The radius relating to the slimmer C-pillars also proved difficult to achieve, particularly when it came to adding practical elements like the way the door shuts and the placement of the seals.

“When you move the line as far back as possible in the C-pillar … it gets very tight in the radius, and it was not easy to keep it like that (in the manufacturing process).” Mr Frohlich said that there was no desire for BMW to break free from the so-called ‘flame surface’ style of the preceding E60 5 Series sedan – a vehicle that still polarises observers because of the bold lines and unique detailing.

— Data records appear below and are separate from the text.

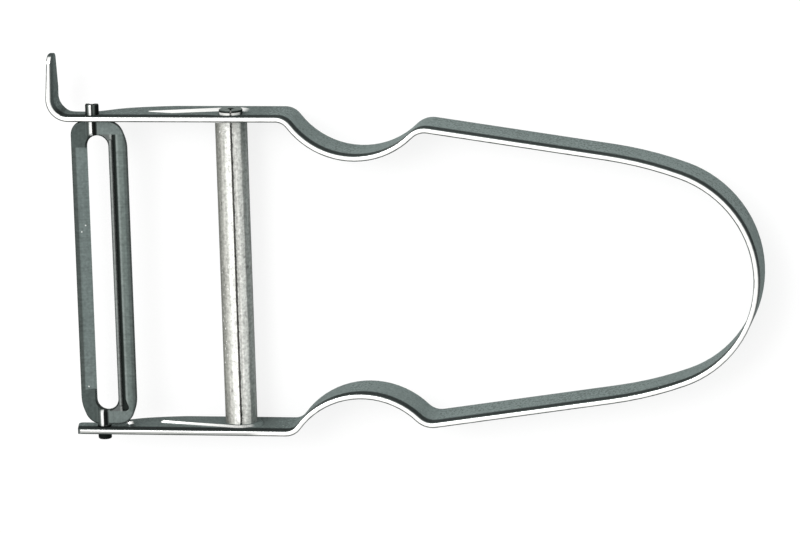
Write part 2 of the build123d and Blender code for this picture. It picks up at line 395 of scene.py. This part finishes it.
@dataclass(frozen=True)
class Finish:
    """A steel finish: what every steel of the peeler shares."""

    name: str
    streaks: Streaks
    mottle: Noise = Noise((2300.0, 2300.0, 2300.0), 3)
    mottle_share: float = 0.3
    streak_shift: float = 11
    streak_share: float = 0.08
    clouds: Noise = Noise((90.0, 90.0, 90.0), 2, 23)
    cloud_share: float = 0.07
    roughness: float = 0.4
    metallic: float = 0.6
    specular: float = 0.0
    grazing_tint: Triple = (0.5, 0.5, 0.5)
    relief: float = 0.002 * MM

    def grain(self, graph: Graph) -> Field:
        """The fine uneven shade of rolled steel, around 1.

        It is 1 plus a share of small mottles, a share of streaks along the rolling and a share of clouds.

        Args:
            graph: The material's nodes.

        Returns:
            The shade.
        """
        mottle = graph.noise(self.mottle) * self.mottle_share
        streaks = graph.noise(Noise(self.streaks.value, shift=self.streak_shift)) * self.streak_share
        clouds = graph.noise(self.clouds) * self.cloud_share
        return 1 + mottle + streaks + clouds

    def surface(self, graph: Graph, grain: Field) -> dict[str, Value]:
        """The shader's sockets over the surface, which each finish gives its own way.

        Args:
            graph: The material's nodes.
            grain: The uneven shade.

        Returns:
            The sockets by name.
        """
        raise NotImplementedError

    def material(self) -> bpy.types.Material:
        """Makes the finish as a material.

        Returns:
            The material.
        """
        made = bpy.data.materials.new(self.name)
        made.use_nodes = True
        graph = Graph(made.node_tree)
        grain = self.grain(graph)
        shared = {
            "Roughness": self.roughness,
            "Metallic": self.metallic,
            "Specular IOR Level": self.specular,
            "Specular Tint": self.grazing_tint,
        }
        graph.steel({**shared, **self.surface(graph, grain)}, grain, self.relief)
        return made


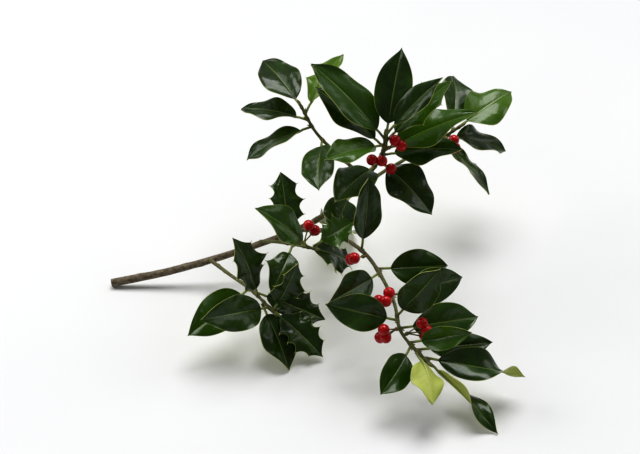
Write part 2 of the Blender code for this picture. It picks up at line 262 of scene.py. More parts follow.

He added that former BMW Group design chief Chris Bangle was in charge during the gestation of the new 5 Series, and so this car is still very much a ‘Bangle era’ BMW despite the apparent lack of the ‘deconstructivism’ or fragmentation style that characterised the company’s vehicles through most of the 2000s.

Interestingly, Mr Frohlich – who rates the Lancia Stratos and the Ferrari 250 GTO as among his favourite-looking cars – said that he did not feel constrained by the need to incorporate the BMW styling trademarks like the Hofmeister kink, cab-backward rear-drive profile, classic three-box silhouette, and kidney grille elements.

“No, I don’t think I was under any pressure to. I have a lot of fun with this stuff. I have a kidney grille and I can make something new with it. Nobody said I have to do it like this or like that. I was able to go and try something new, so I am able to really say that ‘I like my design.’” Nevertheless, when pressed, the veteran designer did admit to liking one past 5 Series more than the others – the E34 sedan sold from 1988 to 1995.

Some people may conclude that the newcomer’s ‘L’-shaped tail-lights pay homage to that old 1980s BMW, while others feel the succeeding E39 from 1996 to 2003 is evident in the proportions as well as the horizontal lines that prevail throughout the F10.

“I just tried to do it elegant – and nothing more. But it does feel like a typical BMW,” Mr Frohlich said.